The SP will be at Beagle's $1 fair value soon enough unless they start to write decent volumes.
HMY broke under $2.20 today and on big volume of $2.7m!! A good days turnover is usually $100k..
VWAP is $2.05 so I am assuming it was a off market trade at this low level? Does anybody have any insight on this?
There are some small institutes selling off from IPO date and thus the SP keeps falling. I guess it is close to the end of sell off cycle based on the total shares they intend to sell. NZ herald premium has one article about the sell off before.
HMY narrowly meets expectations recently but not see any exceeding yet.
One billion Australian loan a year ambition, but just 10 million last month with the new platform launch, a big gap to catch up. It needs to show significant new loan acceleration month by month from now on to prove it can scale quickly in volume to meet its ambition.

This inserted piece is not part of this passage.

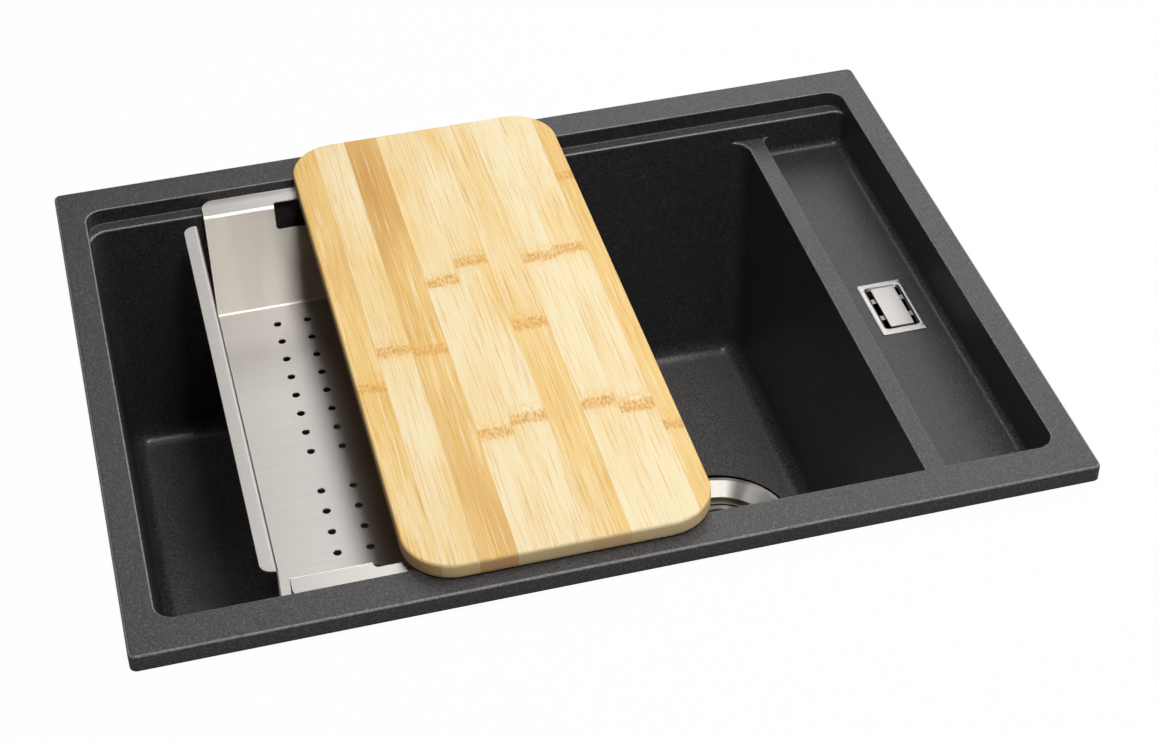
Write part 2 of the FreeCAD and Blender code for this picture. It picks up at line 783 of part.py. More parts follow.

It still has bright future but just need more proof on healthy growth (with good debt control).
It is a high risk IT growth stock, it is in high risk finance industry, it is an IPO stock with less than 1 year listing company experience. High risk means high return also.
My expectations for 1 year - down up to 20%, up 100% to 200% potential. A good bet at current SP.
Jeez down heaps today and just over 180
About 50% down from IPO price last November
Obviously unloved and unwanted
Will it stay this way forever?
Heartland said this today ..shouldn’t caused any panic
Harmoney’s transition of its funding model from a peer-to-peer off-balance sheet model to wholesale securitised on-balance sheet funding via warehouse structures is well advanced, and the transition of Heartland’s facilities with Harmoney is progressing well.